The short-term notes program marked the bank’s doomed transformation, from strategic lender to main lead vehicle, along with Cofina, with which public deficits were financed amid an already-failing economy.

The idea was to use proceeds to refinance previously issued notes and fund the commonwealth and public corporations. The GDB issued roughly $11 billion in these instruments, mostly during the Luis Fortuño administration, and about half remained outstanding by 2013.

The short-term notes were marketed not only in the U.S., but also in Colombia, Peru, the United Kingdom, Chile, France, Germany, Hong Kong, Norway, Singapore, Sweden and Kazakhstan.

Nowadays, GDB paper is spread among hedge funds, local credit unions and individual holders. About half of the bank’s roughly $4 billion in outstanding debt is held locally, GDB President & Chairwoman Melba Acosta told Caribbean Business.

Was the plan to have most of the GDB debt in Puerto Rico? “Apparently,” she replied, noting how some of this debt is taxable and not necessarily the best credit, thus it was sold locally. But a chunk of these notes were given the commonwealth’s full faith and credit protection, virtually converting them into general obligations (GOs).

Meanwhile, a large amount of GDB borrowers stopped paying their loans. Appropriations from the general fund were never sufficient and future bond proceeds failed to materialize as planned with no market access—both of which were believed to be the repayment source for these loans. The bank’s outstanding balance of credit facilities more than tripled during the 10-year period.
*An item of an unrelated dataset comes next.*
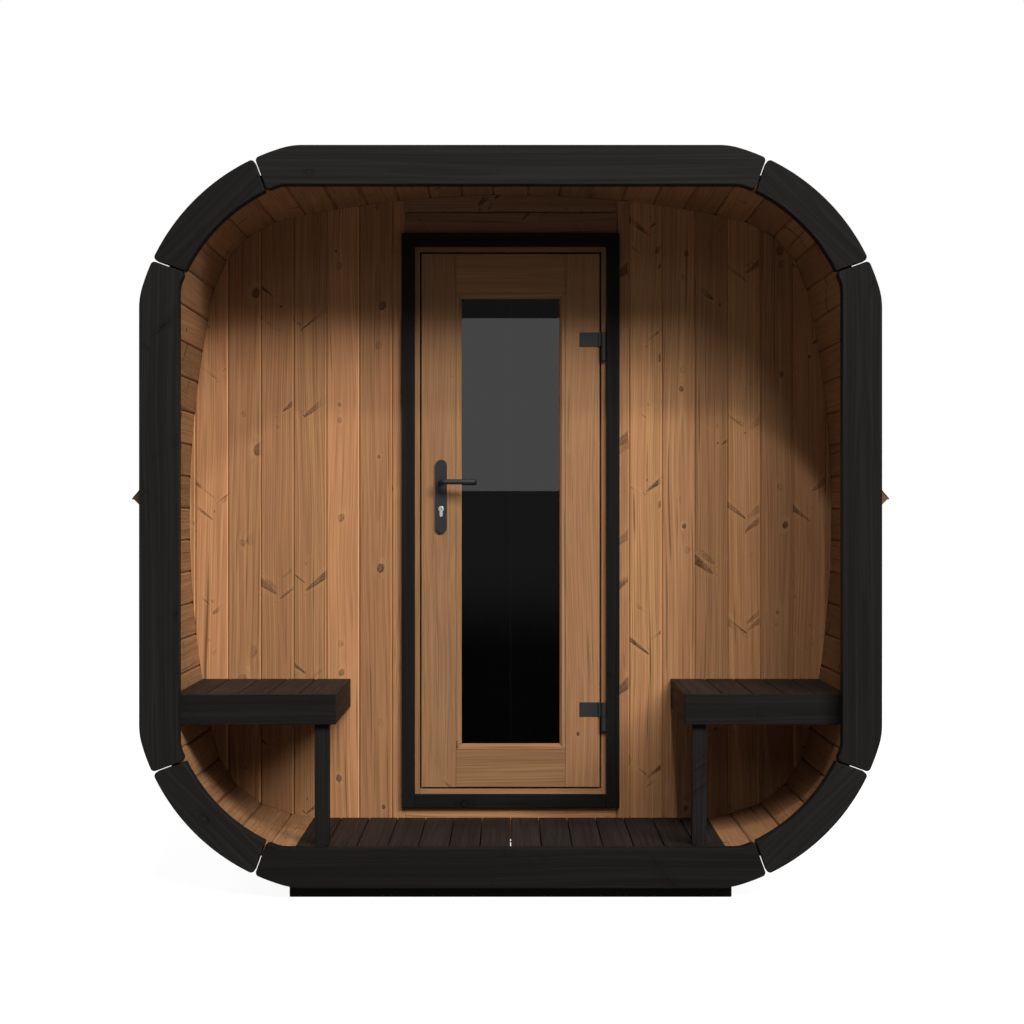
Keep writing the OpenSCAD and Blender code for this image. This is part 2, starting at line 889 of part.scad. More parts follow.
// One mitred bead of a given length along X, standing on z 0
module bead(length, depth) {
    intersection() {
        translate([-length / 2, 0, 0])
            rotate([90, 0, 90])
                linear_extrude(length) bead_section(depth);
        along_y(-depth - 1, 1)
            polygon([
                [-length / 2, 0], [length / 2, 0],
                [length / 2 - bead_w - 1, bead_w + 1], [-length / 2 + bead_w + 1, bead_w + 1]
            ]);
    }
}

// Four mitred beads round the glass, on the front of the plane y 0
module bead_frame(depth) {
    w = 2 * (light_x - glazing_gap);
    h = light_top - light_foot - 2 * glazing_gap;
    translate([0, 0, (light_top + light_foot) / 2])
        for (turn = [0, 180]) {
            rotate([0, turn, 0])
                translate([0, 0, -h / 2]) bead(w - 2 * mitre_gap, depth);
            rotate([0, turn + 90, 0])
                translate([0, 0, -w / 2]) bead(h - 2 * mitre_gap, depth);
        }
}

module glazing_beads_outside() {
    color(door_wood)
        translate([0, glass_y0 - glazing_gap, 0])
            bead_frame(glass_y0 - glazing_gap - leaf_y0 - bead_recess);
}

module glazing_beads_inside() {
    color(door_wood)
        translate([0, glass_y1 + glazing_gap, 0])
            mirror([0, 1, 0])
                bead_frame(leaf_y1 - bead_recess - glass_y1 - glazing_gap);
}

// Hinges, drawn round the axis of the barrels with the joint between the halves at z 0
hinge_x = leaf_x + hinge_offset;
hinge_y = leaf_y0 - hinge_forward;
hinge_joint = 1;
hinge_heights = [leaf_foot + hinge_low, leaf_top - hinge_high];
pin_h = barrel_h * 0.7;
pin_end_play = 3;
web_clear = 3;
web_bite = 2;
pin_wall = 1;
web_y = pin_r - web_bite;

// The lower half: a barrel with its pin, and a web back to the door frame
module hinge_frame_half() {
    cylinder(r = pin_r, h = pin_h);
    translate([0, 0, -barrel_h]) cylinder(r = barrel_r, h = barrel_h);
    translate([-hinge_web_w / 2, web_y, -barrel_h])
        cube([hinge_web_w, hinge_forward - seat_gap - web_y, barrel_h]);
}

// The upper half: a barrel bored for the pin, and a web to the flag plate on the leaf
module hinge_leaf_half() {
    web_x = -hinge_offset - flag_t;
    difference() {
        union() {
            translate([0, 0, hinge_joint]) cylinder(r = barrel_r, h = barrel_h);
            translate([web_x, web_y, hinge_joint])
                cube([-web_x - pin_r - pin_wall, hinge_forward - web_clear - web_y, barrel_h]);
            translate([web_x + flag_t - flag_len, hinge_forward - flag_t, hinge_joint])
                cube([flag_len, flag_t - seat_gap, barrel_h]);
        }
        translate([0, 0, -hinge_joint])
            cylinder(r = pin_r + pin_play, h = pin_h + pin_end_play + hinge_joint);
    }
}

module hinge_frame_halves() {
    color(dark_metal)
        for (z = hinge_heights)
            translate([hinge_x, hinge_y, z]) hinge_frame_half();
}

module hinge_leaf_halves() {
    color(dark_metal)
        for (z = hinge_heights)
            translate([hinge_x, hinge_y, z]) hinge_leaf_half();
}

// A lock plate with round ends, from the leaf's face outwards along -Y
module lock_plate() {
    half_w = plate_w / 2;
    top_z = lever_z + plate_above - half_w;
    foot_z = lever_z + plate_above - plate_len + half_w;
    difference() {
        along_y(-plate_t, 0) {
            translate([lever_x, top_z]) circle(half_w);
            translate([lever_x, foot_z]) circle(half_w);
            translate([lever_x - half_w, foot_z]) square([plate_w, top_z - foot_z]);
        }
        translate([lever_x, 1, lever_z])
            rotate([90, 0, 0]) cylinder(r = neck_r + neck_play, h = plate_t + 2);
        along_y(-plate_t - 1, 1)
            translate([lever_x, cylinder_z]) cylinder_outline(lock_gap);
    }
}

module lock_plate_outside() {
    color(dark_metal) translate([0, leaf_y0 - seat_gap, 0]) lock_plate();
}

module lock_plate_inside() {
    color(dark_metal) translate([0, leaf_y1 + seat_gap, 0]) mirror([0, 1, 0]) lock_plate();
}

module lock_cylinder() {
    proud = plate_t + seat_gap + cylinder_proud;
    color("silver")
        along_y(leaf_y0 - proud, leaf_y1 + proud)
            translate([lever_x, cylinder_z]) cylinder_outline(0);
}

// A lever with its neck, from the plane y 0 of the leaf's face outwards along -Y
module lever() {
    reach = plate_t + lever_reach;
    translate([lever_x, 0, lever_z]) {
        rotate([90, 0, 0]) cylinder(r = neck_r, h = plate_t + neck_proud);
        rotate([90, 0, 0]) cylinder(r = lever_r, h = reach - lever_bend);
        translate([lever_bend, lever_bend - reach, 0])
            rotate(180)
                rotate_extrude(angle = 90) translate([lever_bend, 0]) circle(lever_r);
        translate([lever_bend, -reach, 0])
            rotate([0, 90, 0]) cylinder(r = lever_r, h = lever_len - lever_bend);
    }
}

module lever_outside() {
    socket = spindle + 2 * neck_play;
    socket_d = plate_t + lever_reach / 2;
    color(dark_metal)
        difference() {
            translate([0, leaf_y0 - seat_gap, 0]) lever();
            translate([lever_x - socket / 2, leaf_y0 - socket_d, lever_z - socket / 2])
                cube([socket, socket_d + 1, socket]);
        }
}

module lever_inside() {
    spindle_y = leaf_y0 - plate_t - lever_reach / 4;
    color(dark_metal) {
        translate([0, leaf_y1 + seat_gap, 0]) mirror([0, 1, 0]) lever();
        translate([lever_x - spindle / 2, spindle_y, lever_z - spindle / 2])
            cube([spindle, leaf_y1 + plate_t - spindle_y, spindle]);
    }
}

skids();
staves_floor();
staves_right();
staves_roof();
staves_left();
staves_corners();
shell_bands();
roof_membrane();
drip_battens();
front_ring_top();
front_ring_bottom();
front_ring_left();
front_ring_right();
front_ring_corners();
rear_ring_sides();
rear_ring_corners();
front_wall_left();
front_wall_right();
front_wall_header();
front_wall_sill();
back_wall();
door_frame();
door_trim();
hinge_frame_halves();
porch_deck();
cabin_floor();
floor_joists();
bench_left_slats();
bench_left_frame();
bench_right_slats();
bench_right_frame();
bench_legs();
door_stile_left();
door_stile_right();
door_rail_top();
door_rail_bottom();
door_glass();
glazing_beads_outside();
glazing_beads_inside();
hinge_leaf_halves();
lock_plate_outside();
lock_plate_inside();
lock_cylinder();
lever_outside();
lever_inside();
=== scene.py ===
import json
import math
import random

import bmesh
import bpy
import numpy as np
from bpy.props import FloatProperty, FloatVectorProperty, IntProperty, PointerProperty
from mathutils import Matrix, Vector

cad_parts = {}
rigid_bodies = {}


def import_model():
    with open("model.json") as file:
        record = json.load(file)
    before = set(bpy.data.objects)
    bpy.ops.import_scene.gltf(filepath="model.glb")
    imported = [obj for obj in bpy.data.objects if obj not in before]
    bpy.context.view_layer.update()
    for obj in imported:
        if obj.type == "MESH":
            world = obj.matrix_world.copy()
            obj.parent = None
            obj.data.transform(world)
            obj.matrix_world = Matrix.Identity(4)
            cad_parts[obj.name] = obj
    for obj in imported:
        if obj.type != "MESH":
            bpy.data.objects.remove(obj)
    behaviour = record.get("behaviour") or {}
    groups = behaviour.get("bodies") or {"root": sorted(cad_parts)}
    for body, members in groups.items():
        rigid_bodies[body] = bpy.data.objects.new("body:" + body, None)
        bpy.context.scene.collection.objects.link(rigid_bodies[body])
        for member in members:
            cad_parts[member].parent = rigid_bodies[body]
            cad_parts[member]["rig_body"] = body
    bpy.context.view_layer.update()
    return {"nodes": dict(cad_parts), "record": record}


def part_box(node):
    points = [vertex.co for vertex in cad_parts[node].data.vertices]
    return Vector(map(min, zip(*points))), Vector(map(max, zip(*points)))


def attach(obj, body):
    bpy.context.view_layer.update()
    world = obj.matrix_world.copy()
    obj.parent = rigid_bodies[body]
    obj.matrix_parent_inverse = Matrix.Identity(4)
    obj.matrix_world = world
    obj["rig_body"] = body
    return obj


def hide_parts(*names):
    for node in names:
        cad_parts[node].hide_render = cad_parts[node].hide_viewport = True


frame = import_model()

bl_info = {
    "name": "Sauna Cabin Finish",
    "version": (1, 0, 0),
    "blender": (4, 5, 0),
    "location": "View3D > Sidebar > Sauna Cabin",
    "description": "Finishes the boards, roof, glass and ironmongery of a bulged square sauna cabin",
    "category": "Object",
}

SLOT_OF = {row["node"]: row["material_slot"] for row in frame["record"]["subparts"]}


# Properties

def colour(name, description, default):
    return FloatVectorProperty(
        name=name, description=description, default=default, size=3, subtype="COLOR", min=0.0, max=1.0
    )


def length(name, description, default):
    return FloatProperty(
        name=name, description=description, default=default, min=0.0, unit="LENGTH", precision=4
    )


class CabinSizes(bpy.types.PropertyGroup):
    board_round: length("Board edges", "Rounding of the edges of walls and staves", 0.0012)
    ring_round: length("Ring edges", "Rounding of the edges of the end rings and fascias", 0.003)
    metal_round: length("Metal edges", "Rounding of the edges of plates and hinges", 0.0008)
    fold_round: length("Membrane folds", "Half width of a fold in the roof membrane", 0.022)
    ring_spacing: length("Growth rings", "Distance between two growth rings of the wood", 0.0064)
    whorl_spacing: length("Knot whorls", "Distance between two rings of branches in the log", 0.40)
    seed: IntProperty(name="Seed", description="Chooses how each board is sawn", default=11, min=0)


class CabinColours(bpy.types.PropertyGroup):
    wood_light: colour("Early wood", "Pale stretches of the heat-treated wood", (0.415, 0.218, 0.093))
    wood_dark: colour("Late wood", "Dark growth rings of the heat-treated wood", (0.205, 0.090, 0.036))
    wood_red: colour("Red wood", "Boards that turned redder in the kiln", (0.33, 0.145, 0.067))
    knot: colour("Knots", "Heart of the knots", (0.034, 0.013, 0.007))
    shell_tint: colour("Shell tint", "Tint of the staves over the wood", (0.79, 0.83, 0.87))
    door_tint: colour("Door tint", "Tint of the leaf and its frame over the wood", (0.69, 0.705, 0.74))
    batten_tint: colour("Batten tint", "Tint of the darkened drip battens over the wood", (0.30, 0.32, 0.36))
    # The header colour darkens the boards above the door: painted shade under the porch roof.
    header_painted_shade: colour("Header tint", "Tint of the boards above the door over the wood", (0.56, 0.59, 0.65))
    black_stain: colour("Black stain", "Stain of rings, trim and fascias", (0.0092, 0.0085, 0.0076))
    deck_stain: colour("Deck stain", "Stain of deck boards and slats", (0.0122, 0.0096, 0.0083))
    black_metal: colour("Powder coat", "Lever, lock plates and hinges", (0.0150, 0.0150, 0.0150))
    nickel: colour("Nickel", "Lock cylinder", (0.62, 0.61, 0.59))
    band_steel: colour("Steel bands", "Bands round the shell", (0.50, 0.50, 0.49))
    roof_rubber: colour("Roof membrane", "Rubber sheet over the roof", (0.014, 0.014, 0.0145))
    glass: colour("Glass tint", "What the pane lets through", (0.02, 0.02, 0.0195))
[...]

Of the $3.5 billion GO issue in 2014—mostly sold to nontraditional investors—about $2 billion went to the bank. In a nutshell, the Alejandro García Padilla administration bonded out debt owed by the government to the GDB, converting $2 billion in constitutionally protected GO bonds. But it was not enough and the government sought other options.

“That was what we wanted to do with la crudita—bond out the $2 billion [outstanding loan given to] the Highways & Transportation Authority to give liquidity to the GDB,” said Acosta, in reference to the administration’s failed attempt to issue as much as $3 billion in debt backed by the most recent hike to the petroleum products tax.
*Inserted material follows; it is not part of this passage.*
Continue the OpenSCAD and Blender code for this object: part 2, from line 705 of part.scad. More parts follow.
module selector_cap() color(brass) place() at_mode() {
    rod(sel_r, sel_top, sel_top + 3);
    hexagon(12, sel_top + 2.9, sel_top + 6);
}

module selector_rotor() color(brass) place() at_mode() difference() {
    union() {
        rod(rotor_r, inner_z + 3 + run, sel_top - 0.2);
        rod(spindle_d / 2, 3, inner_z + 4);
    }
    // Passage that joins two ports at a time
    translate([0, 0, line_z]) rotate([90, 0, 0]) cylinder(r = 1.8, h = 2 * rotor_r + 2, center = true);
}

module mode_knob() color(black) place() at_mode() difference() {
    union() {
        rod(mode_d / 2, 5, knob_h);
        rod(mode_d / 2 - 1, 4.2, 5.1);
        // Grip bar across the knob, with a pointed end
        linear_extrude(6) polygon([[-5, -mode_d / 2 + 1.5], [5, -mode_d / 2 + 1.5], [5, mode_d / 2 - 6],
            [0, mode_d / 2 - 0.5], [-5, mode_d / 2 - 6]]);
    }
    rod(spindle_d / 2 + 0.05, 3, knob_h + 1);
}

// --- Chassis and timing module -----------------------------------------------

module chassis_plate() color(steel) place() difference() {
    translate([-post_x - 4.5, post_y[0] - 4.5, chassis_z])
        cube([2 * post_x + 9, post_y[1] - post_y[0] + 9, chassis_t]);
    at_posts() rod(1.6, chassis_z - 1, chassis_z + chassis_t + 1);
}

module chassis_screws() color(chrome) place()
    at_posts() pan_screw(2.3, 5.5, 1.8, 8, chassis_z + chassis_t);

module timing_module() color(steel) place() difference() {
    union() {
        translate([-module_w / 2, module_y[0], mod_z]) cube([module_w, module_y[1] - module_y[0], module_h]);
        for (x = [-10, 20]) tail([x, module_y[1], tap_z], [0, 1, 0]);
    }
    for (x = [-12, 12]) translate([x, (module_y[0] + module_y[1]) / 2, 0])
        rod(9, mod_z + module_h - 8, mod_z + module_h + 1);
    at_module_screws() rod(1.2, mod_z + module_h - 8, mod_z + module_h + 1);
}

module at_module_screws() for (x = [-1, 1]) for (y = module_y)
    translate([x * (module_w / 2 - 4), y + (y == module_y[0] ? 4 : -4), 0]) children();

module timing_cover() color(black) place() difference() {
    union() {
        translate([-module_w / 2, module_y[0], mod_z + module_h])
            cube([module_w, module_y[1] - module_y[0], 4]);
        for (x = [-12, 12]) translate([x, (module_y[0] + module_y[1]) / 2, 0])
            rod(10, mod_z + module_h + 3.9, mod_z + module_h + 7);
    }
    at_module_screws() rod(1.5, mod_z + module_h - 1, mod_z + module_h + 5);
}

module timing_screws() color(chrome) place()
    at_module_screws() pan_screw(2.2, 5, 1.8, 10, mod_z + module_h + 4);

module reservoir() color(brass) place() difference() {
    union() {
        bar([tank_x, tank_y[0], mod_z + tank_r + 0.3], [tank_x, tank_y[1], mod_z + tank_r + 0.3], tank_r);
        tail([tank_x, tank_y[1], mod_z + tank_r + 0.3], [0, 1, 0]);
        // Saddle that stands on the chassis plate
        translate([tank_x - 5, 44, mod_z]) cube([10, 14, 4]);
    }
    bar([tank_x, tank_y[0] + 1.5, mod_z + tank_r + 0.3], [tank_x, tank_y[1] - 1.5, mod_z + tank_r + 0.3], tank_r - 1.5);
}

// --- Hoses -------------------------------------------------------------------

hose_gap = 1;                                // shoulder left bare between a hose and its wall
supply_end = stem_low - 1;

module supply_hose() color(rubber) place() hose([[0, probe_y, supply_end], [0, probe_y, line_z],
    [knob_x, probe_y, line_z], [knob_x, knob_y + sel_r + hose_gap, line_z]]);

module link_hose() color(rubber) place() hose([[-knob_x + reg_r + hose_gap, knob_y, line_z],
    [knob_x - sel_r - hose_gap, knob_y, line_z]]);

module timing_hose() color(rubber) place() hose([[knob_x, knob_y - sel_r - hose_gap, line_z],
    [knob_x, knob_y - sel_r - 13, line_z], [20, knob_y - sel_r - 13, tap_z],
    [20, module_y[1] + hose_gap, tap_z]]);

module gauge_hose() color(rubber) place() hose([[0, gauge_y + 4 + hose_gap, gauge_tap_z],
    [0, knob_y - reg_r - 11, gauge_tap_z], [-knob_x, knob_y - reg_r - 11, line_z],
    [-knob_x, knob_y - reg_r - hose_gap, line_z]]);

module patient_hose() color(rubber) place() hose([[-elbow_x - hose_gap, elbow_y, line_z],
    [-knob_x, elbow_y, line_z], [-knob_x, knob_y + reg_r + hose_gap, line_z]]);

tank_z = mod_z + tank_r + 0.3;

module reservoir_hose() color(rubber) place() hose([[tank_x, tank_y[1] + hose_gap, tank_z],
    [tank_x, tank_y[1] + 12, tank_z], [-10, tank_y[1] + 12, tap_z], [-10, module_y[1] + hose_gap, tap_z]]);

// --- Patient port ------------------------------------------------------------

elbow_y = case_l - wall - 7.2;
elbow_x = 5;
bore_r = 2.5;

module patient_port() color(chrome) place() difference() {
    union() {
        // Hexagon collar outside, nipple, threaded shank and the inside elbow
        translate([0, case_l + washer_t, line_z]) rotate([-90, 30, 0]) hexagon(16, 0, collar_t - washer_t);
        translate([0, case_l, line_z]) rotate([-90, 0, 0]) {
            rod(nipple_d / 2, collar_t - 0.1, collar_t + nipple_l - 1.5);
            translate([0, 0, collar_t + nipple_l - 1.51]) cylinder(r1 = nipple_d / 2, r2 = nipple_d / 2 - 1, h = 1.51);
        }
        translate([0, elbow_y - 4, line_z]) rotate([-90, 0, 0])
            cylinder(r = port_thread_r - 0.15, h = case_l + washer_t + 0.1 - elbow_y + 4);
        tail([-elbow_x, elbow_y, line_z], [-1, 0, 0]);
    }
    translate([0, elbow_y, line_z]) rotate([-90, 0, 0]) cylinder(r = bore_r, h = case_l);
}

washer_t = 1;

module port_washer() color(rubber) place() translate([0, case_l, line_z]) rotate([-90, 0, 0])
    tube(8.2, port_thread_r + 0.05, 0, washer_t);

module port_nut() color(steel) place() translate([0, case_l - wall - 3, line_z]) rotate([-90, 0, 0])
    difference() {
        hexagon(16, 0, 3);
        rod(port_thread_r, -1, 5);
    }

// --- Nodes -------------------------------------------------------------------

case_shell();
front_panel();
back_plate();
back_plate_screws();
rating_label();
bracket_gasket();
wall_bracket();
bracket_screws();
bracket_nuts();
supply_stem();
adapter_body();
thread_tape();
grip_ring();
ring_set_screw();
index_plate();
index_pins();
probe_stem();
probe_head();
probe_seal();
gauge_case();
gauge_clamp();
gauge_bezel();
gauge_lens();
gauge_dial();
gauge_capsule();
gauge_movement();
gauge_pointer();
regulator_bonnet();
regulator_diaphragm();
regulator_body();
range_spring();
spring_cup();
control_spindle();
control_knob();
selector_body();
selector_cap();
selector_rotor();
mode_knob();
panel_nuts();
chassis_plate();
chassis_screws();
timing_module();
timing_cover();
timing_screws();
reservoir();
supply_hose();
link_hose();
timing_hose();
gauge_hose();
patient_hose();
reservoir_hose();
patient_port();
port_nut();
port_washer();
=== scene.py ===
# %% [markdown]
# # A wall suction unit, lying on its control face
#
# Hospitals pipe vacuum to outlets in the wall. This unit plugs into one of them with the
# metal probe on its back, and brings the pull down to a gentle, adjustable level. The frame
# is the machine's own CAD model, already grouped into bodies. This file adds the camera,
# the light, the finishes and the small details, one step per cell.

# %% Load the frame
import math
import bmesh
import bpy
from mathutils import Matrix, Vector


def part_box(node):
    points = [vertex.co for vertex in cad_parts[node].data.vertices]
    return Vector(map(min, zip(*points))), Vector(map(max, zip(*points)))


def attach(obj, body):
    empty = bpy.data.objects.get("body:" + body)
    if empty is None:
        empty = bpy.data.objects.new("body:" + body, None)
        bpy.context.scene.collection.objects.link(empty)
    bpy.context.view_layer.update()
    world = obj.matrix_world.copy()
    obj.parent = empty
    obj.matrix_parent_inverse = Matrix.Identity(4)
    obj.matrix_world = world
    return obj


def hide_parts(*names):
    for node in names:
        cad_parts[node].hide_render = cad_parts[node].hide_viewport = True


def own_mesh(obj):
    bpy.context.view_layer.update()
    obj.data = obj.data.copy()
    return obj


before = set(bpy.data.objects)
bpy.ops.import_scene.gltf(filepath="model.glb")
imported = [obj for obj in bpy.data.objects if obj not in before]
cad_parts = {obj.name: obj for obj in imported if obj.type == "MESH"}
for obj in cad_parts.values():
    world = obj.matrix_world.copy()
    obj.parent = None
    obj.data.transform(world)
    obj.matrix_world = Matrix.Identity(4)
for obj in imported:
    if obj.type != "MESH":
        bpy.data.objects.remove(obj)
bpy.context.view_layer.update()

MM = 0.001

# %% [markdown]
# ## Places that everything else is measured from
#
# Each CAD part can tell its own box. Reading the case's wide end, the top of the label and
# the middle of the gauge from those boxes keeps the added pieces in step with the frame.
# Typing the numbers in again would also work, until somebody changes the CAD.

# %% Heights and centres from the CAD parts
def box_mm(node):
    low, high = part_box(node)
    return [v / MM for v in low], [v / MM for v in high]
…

With no access to markets and no money entering its coffers, the bank faced principal payments hitting at once. More than $1.7 billion in principal has been paid by the GDB during the past five years, reducing its debt load to $3.8 billion.

Lacking a refinancing facility, the bank began using its resources to meet these payments. For instance, management has been selling assets, such as performing loan portfolios, to prop up its cash position.
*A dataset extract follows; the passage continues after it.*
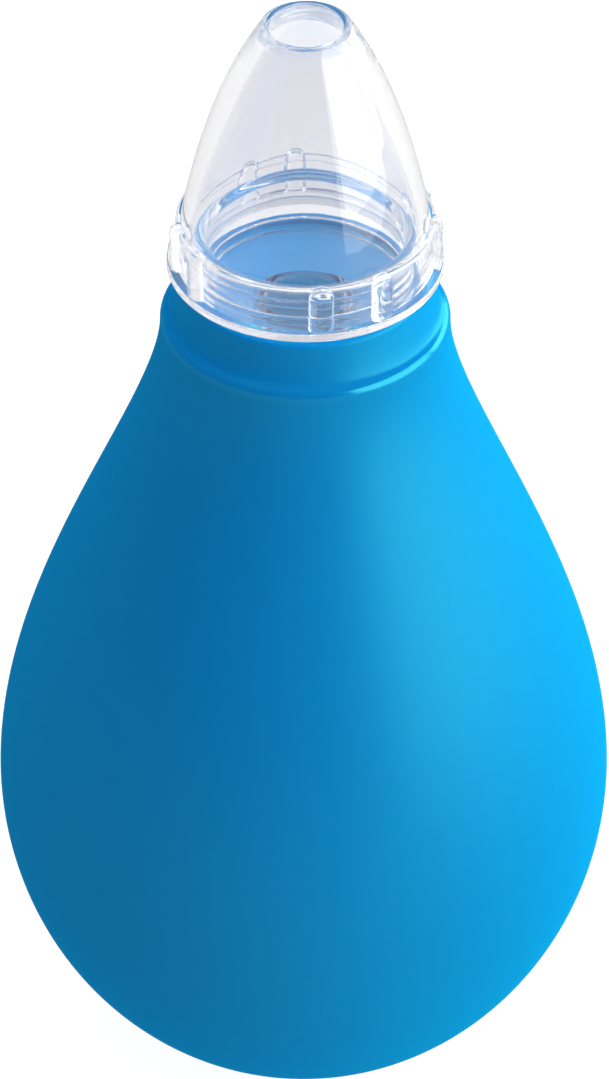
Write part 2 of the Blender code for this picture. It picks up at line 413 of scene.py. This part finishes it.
def turning_tree():
    inputs = {"Columns": "NodeSocketInt", "Finish": "NodeSocketMaterial"}
    graph, given = geometry_tree("Turned piece", inputs)
    profile = Wire(graph, given.outputs["Geometry"])
    columns = Wire(graph, given.outputs["Columns"])
    finish = Wire(graph, given.outputs["Finish"])
    settings = {"component": "MESH"}
    count = graph.make(
        "GeometryNodeAttributeDomainSize", settings, {"Geometry": profile}, "Point Count"
    )
    rows = count + 1
    sockets = {"Vertices X": columns + 1, "Vertices Y": rows}
    grid = graph.make("GeometryNodeMeshGrid", {}, sockets, "Mesh")
    index = graph.make("GeometryNodeInputIndex", {}, {}, "Index")
    row = index % rows
    column = graph.sum("FLOOR", (index + 0.5) / rows)
    position = graph.make("GeometryNodeInputPosition", {}, {}, "Position")
    settings = {"data_type": "FLOAT_VECTOR", "domain": "POINT"}
    sockets = {"Geometry": profile, "Value": position, "Index": row % count}
    point = graph.make("GeometryNodeSampleIndex", settings, sockets, "Value")
    parts = graph.make("ShaderNodeSeparateXYZ", {}, {"Vector": point})
    radius = Wire(graph, parts.outputs["X"])
    height = Wire(graph, parts.outputs["Z"])
    angle = column * (2 * pi) / columns
    across = radius * graph.sum("COSINE", angle)
    along = radius * graph.sum("SINE", angle)
    sockets = {"X": across, "Y": along, "Z": height}
    place = graph.make("ShaderNodeCombineXYZ", {}, sockets, "Vector")
    sockets = {"Geometry": grid, "Position": place}
    turned = graph.make("GeometryNodeSetPosition", {}, sockets, "Geometry")
    sockets = {"Geometry": turned, "Distance": WELD}
    welded = graph.make("GeometryNodeMergeByDistance", {}, sockets, "Geometry")
    sockets = {"Geometry": welded, "Shade Smooth": True}
    smooth = graph.make("GeometryNodeSetShadeSmooth", {}, sockets, "Geometry")
    real = graph.make("GeometryNodeRealizeInstances", {}, {"Geometry": smooth}, "Geometry")
    sockets = {"Geometry": real, "Material": finish}
    finished = graph.make("GeometryNodeSetMaterial", {}, sockets, "Geometry")
    graph.make("NodeGroupOutput", {}, {"Geometry": finished})
    return graph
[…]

While the math is simple, it was only a matter of time before the GDB became insolvent and receivership demands began.

Throughout the first months of the year, various GDB depositors, including the central government, began to place their deposits in commercial banks. In April, Gov. García Padilla placed the GDB on life support by changing its charter law to provide options to receivership and enacting restrictions on its cash outflows. A month later, the bank finally defaulted on $367 million of principal due May 1.